This Sunday, I will go to church, have a big family dinner and break my Lenten fast. Next Sunday, I will go to church, have a big family dinner and break my Lenten fast all over again.
My mother is Catholic and my father is Greek Orthodox, and they chose to raise my sisters and me under both religions. They're both Christian religions, so the general ideas are the same. The discrepancies come up in the details, like which way to do the sign of the cross -- and on what day Easter is celebrated.
"We just always thought we would raise you both, because we thought the religions were so close," my mother said. "The differences were really political."
So every year, we celebrate two Easters. Because the Catholic church uses the Gregorian calendar but the Orthodox one uses the Julian calendar, Easters are typically on different Sundays. On years when the Easters fall on the same day, it's a marathon of eating as we hop from dinner to dinner.
Lamb being prepared at my cousins' house on the Greek side.
"I think the trick is that both parents need to not make it a big deal. It's just: OK, we'll go to this church, and then we'll go to that church," my mother said.
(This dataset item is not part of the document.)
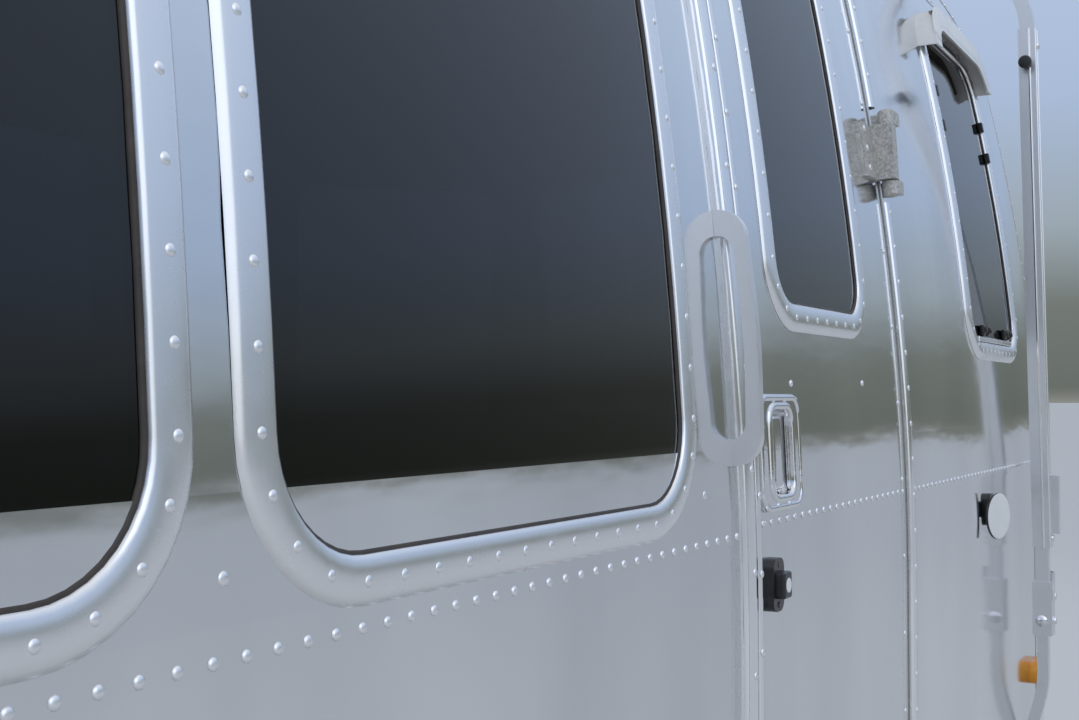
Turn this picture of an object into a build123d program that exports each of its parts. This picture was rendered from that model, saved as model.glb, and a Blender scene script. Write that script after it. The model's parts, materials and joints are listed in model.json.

It took years before I realized that it was unusual to have two Easters, and even longer to understand how grateful I should be that my parents were able to so seamlessly meld two religions.
"Neither of us wanted to convert," my dad said when I asked why they chose to keep both faiths in the house. My parents' religions are a distinct part of their cultural identity, so much so that neither of them have ever asked the other to convert, knowing that the other would not want to let go of that part of themselves.
My grandmother's Italian grain pies.
My parents' love transcends the political schism that put them on opposite sides of the same coin. They have continually shown me that individuals matter much more than the labels we give them and the lines we're told to draw.
Rather than argue that one's religion is better than the other's, my parents respect each other's culture. This mutual respect taught me that loving someone isn't just about tolerating their differences -- it's about including and celebrating them, and waiting patiently in the pew while half of the family gets communion.
My parents asked if I ever felt confused by having two religions in the house, and I told them that I have not. I was raised to honor other people's beliefs, and I've been lucky to grow up with two incredible cultures. I can learn how to cook with my Italian nonna and, a week later, playfully argue with my Greek cousins over who's cheating at the egg game.
Easter is my favorite holiday because I get to spend quality time with both sides of my family and see the beauty in both of my faiths...and the endless amounts of Italian grain pie and Greek koulourakia certainly don't hurt.